Like all businesses, contact centers are under increasing pressure to do more with less. There is a need to reduce costs and possibly headcount, while at the same time contact volumes are increasing, customers’ problems are becoming ever more complex, and their expectations in terms of service are higher than ever.
Technology, in the form of AI, has long been thought to offer a solution to these challenges. The market for this technology is expected to grow from $4 billion to $15 billion by 2024.
In this article we are going to look at the capabilities of conversational AI, the new possibilities it opens up for CX, and the operational and business problems it helps solve.
Many possibilities of conversational AI
Conversational AI is a core contact center automation technology powered by recent advances in Natural Language Processing and associated technologies such as speech-to-text and text-to-speech. Cloud computing and storage enable huge amounts of data to be processed to perform functions like sentiment and intent analysis.
Therefore, it is possible to develop artificial agents that can understand natural language, interpret intentions, and respond in much the same way a human would – only faster, more accurately, and for a much lower cost per interaction.
Insights into customer behavior
With access to the company’s CRM and other databases, including customer histories, a Conversational AI system can instantly tease out much more insight into likely customer behavior, even at the level of individual customers, than a human agent can.
Personalized customer service
Deployed as chatbots, voice bots, or intelligent self-help systems, and using the full range of contact center channels including voice, messaging, chat, push notifications, and SMS, a Conversational AI can take personalized customer service to new levels.
Operational challenges Artificial Intelligence helps to solve
When it comes to customer service and the customer experience, conversational AI is being used in three different ways.
Assisting customers
Generally in the guise of a chatbot or voice bot, the AI system interprets customer queries and tries to respond in the same way a human agent would. If it cannot, there is generally an option to failover to a live agent. This solves several operational challenges that help contact centers to meet their KPIs and ROI targets.
It provides 24/7 cover far more cheaply than rotating shifts of live agents ever could. It also enables high volumes of interactions, including peaks, to be managed consistently with every customer being answered almost immediately.
By efficiently managing the most common and simple customer interactions only the more complex ones make it through to the live agent teams. This means they can take more time to provide detailed, personalized responses to those customers that are having real difficulties.
The advantage is increased satisfaction from those customers as the company went out of its way to help them.
Assisting agents
The second main use of conversational AI in the contact center is to support live agents by providing a more natural user interface to the tools, systems, and information that agents need to conduct customer interactions.
Gartner estimates that already 40% of users are primarily interacting with new applications via so-called conversational user interfaces. These work by monitoring the conversations – whether by voice or chat – the agent is having with a customer and intervening at appropriate times with relevant information, screens, or prompts.

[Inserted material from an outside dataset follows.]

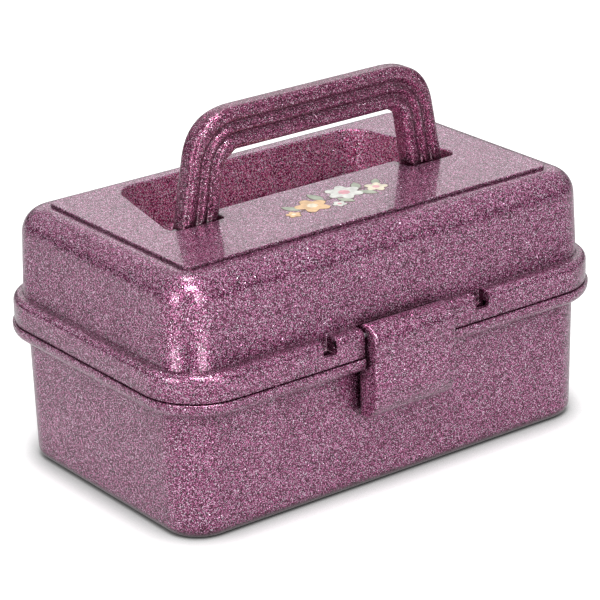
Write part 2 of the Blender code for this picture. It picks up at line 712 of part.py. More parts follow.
def tray_ring(inset, z):
    inset += (TRAY_RIM - z) * math.tan(TRAY_DRAFT)
    centre_y = (TRAY_FRONT + TRAY_BACK) / 2
    half_y = (TRAY_BACK - TRAY_FRONT) / 2
    return rounded_ring(TRAY_HALF - inset, half_y - inset, TRAY_CORNER - inset, z, centre_y)


def make_tray():
    y, z = tray_lid_point()
    rings = []
    for run, rise in quarter(TRAY_FLOOR_ROUND):
        rings.append(tray_ring(TRAY_FLOOR_ROUND - run, TRAY_BOTTOM + rise))
    rings.append(tray_ring(0, TRAY_RIM))
    rings.append(tray_ring(TRAY_WALL, TRAY_RIM))
    inside = TRAY_FLOOR_ROUND - TRAY_WALL
    for run, rise in reversed(quarter(inside)):
        rings.append(tray_ring(TRAY_WALL + inside - run, TRAY_BOTTOM + TRAY_WALL + rise))
    tray = add_object("tray", stack(rings), "tray", (0.0, y, z))
    pitch = 2 * TRAY_HALF / (TRAY_DIVIDERS + 1)
    draft = TRAY_HEIGHT * math.tan(TRAY_DRAFT)
    divider_inset = draft + TRAY_WALL - DIVIDER_BITE
    for i in range(TRAY_DIVIDERS):
        x = -TRAY_HALF + (i + 1) * pitch
        join(tray, box(
            (x - TRAY_WALL / 2, TRAY_FRONT + divider_inset, TRAY_BOTTOM + TRAY_WALL / 2),
            (x + TRAY_WALL / 2, TRAY_BACK - divider_inset, TRAY_RIM - DIVIDER_DROP)))
    for side in (-1, 1):
        inner = tray_pin_inner()
        join(tray, rod(
            side * inner, side * (arm_plane() - GAP), ARM_TRAY_Y, ARM_TRAY_Z, BOSS_RADIUS))
        cut(tray, rod(
            side * (inner - BOSS_RADIUS), side * (arm_plane() + MM),
            ARM_TRAY_Y, ARM_TRAY_Z, PIN_RADIUS + GAP))
        join(tray, rod(side * inner, side * TRAY_HALF, y, z, BOSS_RADIUS))
        cut(tray, rod(
            side * (inner - BOSS_RADIUS), side * (TRAY_HALF + MM), y, z, PIN_RADIUS + GAP))


def tray_pin_inner():
    """X of the pins' ends inside the tray's wall."""
    return TRAY_HALF - TRAY_WALL / 2 - PIN_INSIDE


def make_arms():
    by, bz = arm_base_point()
    along = math.atan2(ARM_TRAY_Z - bz, ARM_TRAY_Y - by)
    lean = math.degrees(along)
    for side, name in ((-1, "tray_arm_left"), (1, "tray_arm_right")):
        outline = arc(ARM_TRAY_Y, ARM_TRAY_Z, ARM_WIDTH / 2, lean - 90, lean + 90, 8)
        outline += arc(by, bz, ARM_WIDTH / 2, lean + 90, lean + 270, 8)
        x0 = side * arm_plane()
        x1 = side * (arm_plane() + ARM_THICK)
        arm = add_object(name, slab(outline, x0, x1), "tray", (x0, by, bz))
        for y, z in ((by, bz), (ARM_TRAY_Y, ARM_TRAY_Z)):
            ends = (side * (arm_plane() - MM), side * (arm_plane() + ARM_THICK + MM))
            cut(arm, rod(*ends, y, z, PIN_RADIUS + GAP))


def make_linkage_pins():
    by, bz = arm_base_point()
    ly, lz = tray_lid_point()
    tray_inner = tray_pin_inner()
    for side, hand in ((-1, "left"), (1, "right")):
        head_x = arm_plane() - GAP - PIN_HEAD
        tip_x = arm_plane() + ARM_THICK + GAP + PIN_BITE
        bm = headed_rod(
            side * head_x, side * tip_x, by, bz, PIN_RADIUS, PIN_HEAD_RADIUS, PIN_HEAD)
        add_object("arm_base_pin_" + hand, bm, "steel", (side * tip_x, by, bz))
        head_x = arm_plane() + ARM_THICK + GAP + PIN_HEAD
        bm = headed_rod(
            side * head_x, side * tray_inner, ARM_TRAY_Y, ARM_TRAY_Z,
            PIN_RADIUS, PIN_HEAD_RADIUS, PIN_HEAD)
        add_object("arm_tray_pin_" + hand, bm, "steel", (side * head_x, ARM_TRAY_Y, ARM_TRAY_Z))
        head_x = tray_inner - GAP - PIN_HEAD
        tip_x = TRAY_HALF + GAP + PIN_BITE
        bm = headed_rod(
            side * head_x, side * tip_x, ly, lz, PIN_RADIUS, PIN_HEAD_RADIUS, PIN_HEAD)
        add_object("tray_lid_pin_" + hand, bm, "steel", (side * tip_x, ly, lz))


clear_scene()
make_base()
make_lid()
make_handle()
make_handle_pins()
make_latch()
make_latch_pin()
make_hinge_pins()
make_tray()
make_arms()
make_linkage_pins()
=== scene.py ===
"""The looks of a small glitter-plastic grooming case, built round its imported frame."""

import math

import bmesh
import bpy
from mathutils import Matrix, Vector


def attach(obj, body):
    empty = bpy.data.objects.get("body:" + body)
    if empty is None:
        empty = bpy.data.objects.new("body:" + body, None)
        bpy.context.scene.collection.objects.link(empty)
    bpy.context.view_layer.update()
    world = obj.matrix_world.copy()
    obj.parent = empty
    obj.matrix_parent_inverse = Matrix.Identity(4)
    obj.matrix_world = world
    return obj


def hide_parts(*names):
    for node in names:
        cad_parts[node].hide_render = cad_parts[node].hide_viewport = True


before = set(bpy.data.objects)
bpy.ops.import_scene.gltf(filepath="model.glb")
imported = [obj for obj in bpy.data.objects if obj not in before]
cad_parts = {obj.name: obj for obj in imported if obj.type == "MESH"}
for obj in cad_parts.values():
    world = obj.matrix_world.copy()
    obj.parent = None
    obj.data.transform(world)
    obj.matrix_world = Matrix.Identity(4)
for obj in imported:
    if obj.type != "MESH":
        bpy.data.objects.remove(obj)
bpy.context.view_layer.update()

MM = 0.001
GAP = 0.3 * MM
CORNER_STEPS = 24
FILLET_STEPS = 12
ROUND_STEPS = 48
SUPPORT = 0.35 * MM

# Flange that the tub and the lid share
FLANGE_LENGTH = 250.0 * MM
FLANGE_DEPTH = 159.2 * MM
FLANGE_CORNER = 30.5 * MM
WALL_CORNER = 19.0 * MM
WALL = 2.5 * MM
FLANGE_FRONT = -FLANGE_DEPTH / 2
FLANGE_BACK = FLANGE_DEPTH / 2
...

This context-sensitive help means agents do not need to spend lots of time looking up the information themselves. It also vastly reduces hold time and the need to transfer customers from one agent to another because of a knowledge gap.
It also allows agents to find answers much more quickly which reduces the length of interactions and increases first contact resolution rates. These are all known to be huge indicators of customer satisfaction.
Unlocking knowledge
Most organizations these days store an incredible amount of customer data, including information on transactions, past interactions, and even transcripts of calls and chat sessions.
Only an AI is capable of interrogating such a data store to cross-reference and find links between pieces of information that give new insight into customer behavior. A conversational AI can do this by listening in on agent interactions – and using sentiment and keyword analysis to understand how a customer is reacting, or predict what a customer wants.
Results of deploying conversational AI
Companies that have deployed one or other of the technologies discussed above have reported impressive results. The use of AI to manage the more routine interactions – balance queries, password resets, and so on – has also been shown to cut costs by up to 30%.
Employee experience is also improved which leads to lower attrition rates. Training costs are slashed when human agents are assisted by Conversational AI.
The task of a contact center is ultimately to provide customers with information or resolutions to problems in a timely and effective manner. Whether that response comes via a chatbot, voice bot, some other self-service system, or an AI-assisted human agent does not matter so much to customers. The trick is to enable the agent – whether human or AI – to find the right data to answer the customer as quickly as possible. That is where the power of Conversational AI lies.